My Two Cents

July 10, 2009

“What backs our money?” I was asked this over a message board, and I replied with “Our Labor.” I then added “Perhaps both those words should be in quotes,” for example – “our” “labor”. I don’t know what made me remember this earlier today at work, but it bugged me. I work in retail, which also bugs me. And a lot of kids right out of high school also work in retail. I don’t know what minimum wage is, but let’s say they make $2/hr less than I do. That’s right – 2 dollars an hour less than I do.

How much work do they really do? How excited are they to be working? How many hours are they putting in a week? Does this damper their attitude? How much are they really making? And, how does that all compare to what I put in at work? Not that I’m terribly excited about working there.

What probably made me think about the question posed in the first paragraph was an overage I was charged last month. While I don’t earn the most money, and definitely don’t put the most effort into my work, an overage is still an overage. And putting 40 hours of my week into a bank account, and just barely putting in more than the overage was very disappointing. I may not love my job, but those 40 hours to break even could’ve been put to better use, and I’d be happy not making any more money from it (as long as I wasn’t losing money in the first place – although, I was). But that money could have also gone to hanging out with friends. I was lucky to pay for lunches the rest of that week.

So, what really does back our money? If the bank can charge me for an overage, where does my money really go? Did I earn it? Or did I just make up for what was lacking? I see the bills in my hands, but if I put them in and I’m still in the negative, was it like I even had money to start with? So, did I put labor into the ATM machine? Did I put gold in the ATM machine? Did I really have anything to start with?

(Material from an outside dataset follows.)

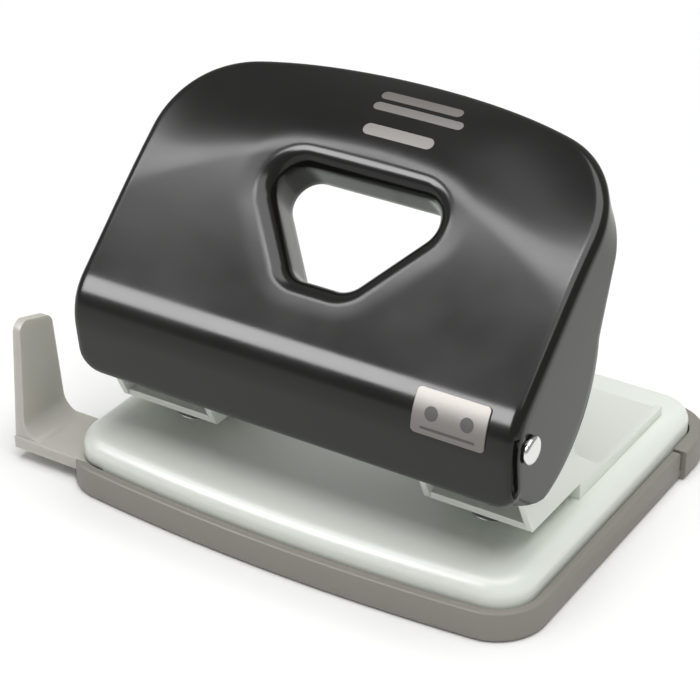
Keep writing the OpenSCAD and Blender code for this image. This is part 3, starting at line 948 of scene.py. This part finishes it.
def tray_mesh(sizes):
    """The chip tray: a thin-walled dish with a pull ear, and holes for guide and feet."""
    rim = TRAY_HIGH.z - 0.2 * MM
    wall, floor = sizes.tray_wall, sizes.tray_floor
    # Roundings of the bottom edge, of the rim and of the inside corner
    under, soft, fillet = 1.2 * MM, 0.5 * MM, 1 * MM
    turn = np.radians(np.linspace(0, 90, 5))
    outer = [(under * (1 - math.sin(a)), under * (1 - math.cos(a))) for a in turn]
    outer += [(soft * (1 - math.cos(a)), rim - soft * (1 - math.sin(a))) for a in turn]
    inner = [
        (wall - soft * (1 - math.sin(a)), rim - soft * (1 - math.cos(a))) for a in turn
    ]
    inner += [
        (wall + fillet * (1 - math.cos(a)), floor + fillet * (1 - math.sin(a)))
        for a in turn
    ]
    tray = outline_stack("tray", sizes, outer + inner)
    # Pull ear round the back right corner, with a narrow notch ahead of it
    proud, ear_length, notch = sizes.ear_proud, 7 * MM, 0.9 * MM
    corner = sizes.corner
    half_w = -TRAY_LOW.x
    half_d = TRAY_HIGH.y - proud
    ear_outer = [(i - proud, z + (0.2 * MM if z > rim / 2 else 0)) for i, z in outer]
    ear = combined(
        outline_stack("ear", sizes, ear_outer),
        "INTERSECT",
        [
            block(
                "ear_zone",
                (half_w - corner - 1 * MM, half_d - corner - ear_length, -1 * MM),
                (half_w + 4 * MM, half_d + 4 * MM, 20 * MM),
            )
        ],
    )
    inside = outline_stack(
        "inside",
        sizes,
        [(wall + fillet, floor), (wall, floor + fillet), (wall, 20 * MM)],
    )
    tray = joined(tray, cut(ear, inside))
    gap = sizes.clearance
    openings = [
        block(
            "guide_way",
            (-half_w - 3 * MM, GUIDE_LOW.y - gap, floor),
            (-half_w + 12 * MM, GUIDE_HIGH.y + gap, 20 * MM),
        ),
        block(
            "ear_notch",
            (half_w - wall - 0.1 * MM, half_d - corner - ear_length - notch, 2.7 * MM),
            (half_w + 4 * MM, half_d - corner - ear_length, 20 * MM),
        ),
    ]
    hole = sizes.foot / 2 + gap
    drill = [(0, -2 * MM), (hole, -2 * MM), (hole, 5 * MM), (0, 5 * MM)]
    openings += [moved(turned("foot_hole", drill), x, y) for x, y in FOOT_PLACES]
    return softened(cut(tray, *openings), 0.15 * MM, 2, 50)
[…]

The other side of the coin, however, is the barter system. Personally, I have nothing against the barter system. It makes more sense to me, on the surface. I don’t see how paper or a piece of silver really accounts for my hard work. But let’s say I’m a farmer and I grow corn. And I give you an ear of corn. That’s my hard work. Now, I can’t put an ear of corn into an ATM machine and have money, but I can sell it and have money. But, how much do I charge you for an ear of corn. FURTHER, if I were to trade an ear of corn to you, what’s it worth in…lumber, for example? That’s even easier than trying to trade corn with furniture.

So, what does back our money? The truth is this – our greed backs our money. Our desire to want things. Now, charging money for food is something I can understand. I would rather work all week and buy a thing of steak rather than buy a cow, wait for it to mature, kill it and clean it and cook it myself. But still, I’d be buying a cow from the start. And as much as I dream of owning a farm with solar panels and growing my own food, a steak’s a steak. I mean, c’mon.

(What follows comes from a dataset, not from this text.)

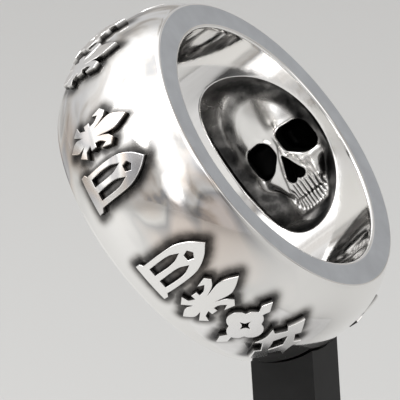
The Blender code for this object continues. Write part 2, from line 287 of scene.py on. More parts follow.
def flower():
    """A fleur-de-lis."""
    middle = [(0, 2.7), (0.42, 2.0), (0.6, 1.35), (0.36, 0.1)]
    leaf = [(0.7, 0.85), (1.12, 1.2), (1.52, 0.85), (1.3, 0.02)]
    under = [(1.1, 0.5), (0.78, 0.1), (0.7, -0.34)]
    band = [(1.02, -0.34), (1.02, -0.84), (0.66, -0.84)]
    tail = [(0.86, -1.3), (1.34, -1.46), (0.9, -2.0), (0.36, -1.35)]
    tip = [(0.46, -1.98), (0, -2.7)]
    return [mirrored(middle + leaf + under + band + tail + tip)]


def window():
    """A lancet window with two lights and an eye above them."""
    frame_side = [(0, 2.7), (0.66, 2.02), (1.12, 1.1), (1.26, 0.2), (1.26, -2.1)]
    sill = [(1.52, -2.3), (1.52, -2.7)]
    light = [(0.54, 0.75), (0.84, -0.1), (0.84, -1.86), (0.24, -1.86), (0.24, -0.1)]
    other = [(-x, y) for x, y in reversed(light)]
    eye = arc(0, 1.22, 0.38, 90, 378, 5)
    return [mirrored(frame_side + sill), light, other, eye]


def rosette():
    """A round flower with a star in its middle and a spear at each end."""
    spear = [(0, 2.7), (0.42, 2.02), (0.2, 1.5)]
    top = arc(0, 0.72, 0.78, 60, 8, 3)
    side = arc(0.72, 0, 0.8, 62, -62, 5)
    bottom = [(x, -y) for x, y in reversed(top)]
    foot = [(0.2, -1.5), (0.42, -2.02), (0, -2.7)]
    star = [(0.5, 0), (0.15, 0.15), (0, 0.5), (-0.15, 0.15)]
    hole = star + [(-x, -y) for x, y in star]
    return [mirrored(spear + top + side + bottom + foot), hole]


def lance():
    """A lance head at each end, joined by a lozenge with a hole."""
    right = [(0, 2.7), (0.72, 1.62), (0.4, 1.3), (1.0, 0.62), (1.52, 0.9), (1.3, 0.0)]
    lower = [(x, -y) for x, y in reversed(right[:-1])]
    hole = [(0, 0.92), (0.5, 0), (0, -0.92), (-0.5, 0)]
    return [mirrored(right + lower), hole]


# Groups round the ring: angle of the first plate, pitch in degrees, and the plates' shapes
GROUPS = (
    (193.9, 14.4, (window, flower, rosette, lance)),
    (147.2, 15.2, (flower, window)),
    (102.2, 15.2, (rosette, flower)),
    (289.6, 14.4, (flower, rosette, lance, rosette, flower)),
    (16.6, 14.2, (window, lance, flower, lance, window)),
)


def eased(loop, steps=5, corner=48.0):
    """The loop with its gentle turns made into curves and its corners kept."""
    points = np.array(loop, float)
    count = len(points)
    before, after = np.roll(points, 1, 0), np.roll(points, -1, 0)
    first, second = points - before, after - points
    turn = np.degrees(
        np.abs(
            np.arctan2(
                first[:, 0] * second[:, 1] - first[:, 1] * second[:, 0],
                (first * second).sum(1),
            )
        )
    )
    out = []
    for i in range(count):
        j = (i + 1) % count
        chord = points[j] - points[i]
        length = np.linalg.norm(chord)
        leave = chord if turn[i] > corner else unit(points[j] - before[i]) * length
        arrive = chord if turn[j] > corner else unit(after[j] - points[i]) * length
        for k in range(steps):
            t = k / steps
            h = (2 * t**3 - 3 * t**2 + 1, t**3 - 2 * t**2 + t, 3 * t**2 - 2 * t**3, t**3 - t**2)
            p = h[0] * points[i] + h[1] * leave + h[2] * points[j] + h[3] * arrive
            out.append((float(p[0]), float(p[1])))
    return out


def unit(v):
    """The vector at length one."""
    return v / max(np.linalg.norm(v), 1e-9)


def placed_ornaments():
    """Each ornament's eased loops and the angle of its middle."""
    cache = {}
    for first, pitch, kinds in GROUPS:
        for number, kind in enumerate(kinds):
            if kind not in cache:
                cache[kind] = [eased(loop) for loop in kind()]
            yield cache[kind], math.radians(first + number * pitch)


def loop_distance(loops, x, y):
    """Distance from points to the nearest outline, and whether they lie in the ornament."""
    best = np.full(x.shape, 9.0)
    crossings = np.zeros(x.shape, int)
    for loop in loops:
        for (ax, ay), (bx, by) in zip(loop, loop[1:] + loop[:1]):
            dx, dy = bx - ax, by - ay
            t = np.clip(((x - ax) * dx + (y - ay) * dy) / max(dx * dx + dy * dy, 1e-12), 0, 1)
            best = np.minimum(best, np.hypot(x - ax - t * dx, y - ay - t * dy))
            if abs(dy) > 1e-12:
                spans = (ay > y) != (by > y)
                crossings += spans & (x < ax + (y - ay) / dy * dx)
    return best, crossings % 2 == 1


def smoothstep(low, high, value):
    """From 0 at low to 1 at high, with soft ends; low may be the greater of the two."""
    t = np.clip((value - low) / (high - low), 0, 1)
    return t * t * (3 - 2 * t)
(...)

So, if greed is what backs our money, are we truly in a recession? I remember hearing last summer how billions of dollars weren’t being used on airlines. I don’t see how greed can pay for a trip somewhere, but how many of you would like to see the Rocky Mountains or the Great Lakes or Great Britain or China? I guess to an extent I can see how greed would pay for a trip – “I NEED TO SEE IT FIRST!!! I NEED TO SHOW YOU PICTURES!!!”

And the truth is that, yes we are indeed in a recession. The proof with greed – it’s my time I sacrificed all week, it’s my hard labor, so it’s my money. I’ll spend it on what I want. And right now, not too many of us are spending it, so we aren’t getting out this anytime soon.

As much as I wanna believe I’m different from people, and don’t need money and don’t worry about social stats, it comes down exactly like my problem was earlier. I wanna work to use money for my friends. And when I’m in the negatives, why can’t I hang out with friends? I did indeed work all week, and sacrifice my time and labor.